How do you get selected for singing auditions?

Alison Stolpa (Careers in Music Staff)

Whether or not you’ve got a good chance of being selected for a singing audition depends on what you’re auditioning for; the type of person who would get chosen to sing for the judges on The Voice may not be the type of person who would get chosen to audition for a Broadway musical, a college program in vocal performance, or a heavy metal cover band.

In general, though, if you want to get selected for singing auditions, you should:

  • Have audio/video of yourself singing (BandCamp links, a YouTube video, MP3s).
  • Know what types of auditions make sense for your goals and your talent.
  • Submit all requested materials mentioned in the submission guidelines.
  • Be able to talk about yourself in an interesting but humble manner.
  • Be able to demonstrate that you’re a team player and not a total diva.
  • Respond promptly and professionally to all communications.
  • Show up to your audition on time.

What are the 6 types of voices?

Alison Stolpa (Careers in Music Staff)

The six different types of voices, from lowest vocal range to highest are:

  1. Bass
  2. Alto
  3. Baritone
  4. Mezzo-soprano
  5. Tenor
  6. Soprano

Alto and Bass are considered low voices. Both Mezzo-soprano and Baritone are considered medium voices. Soprano and Tenor are considered high voices.

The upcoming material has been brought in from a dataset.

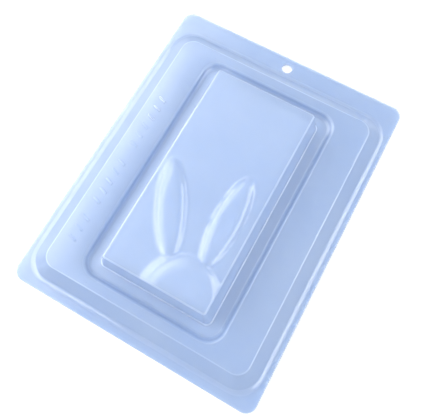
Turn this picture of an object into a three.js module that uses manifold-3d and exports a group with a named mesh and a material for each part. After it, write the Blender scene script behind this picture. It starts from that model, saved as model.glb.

What is the best color to wear to an audition?

Alison Stolpa (Careers in Music Staff)

Make sure to read any instructions for your audition before deciding what to wear. For example, many TV singing competition auditions will request you wear clothing without logos. For chamber music auditions, a black dress or a button-down shirt and slacks in muted colors may be appropriate.

If there is no standard style of dress for your audition and no listed instructions, choose a color that you find flattering and look/feel your best in. Jewel tones and primary colors are a good idea as they help you stand out in theatres that are often dark or, if you’re filming your audition, against the standard grey or blue photo backdrop used in many self-tape studios.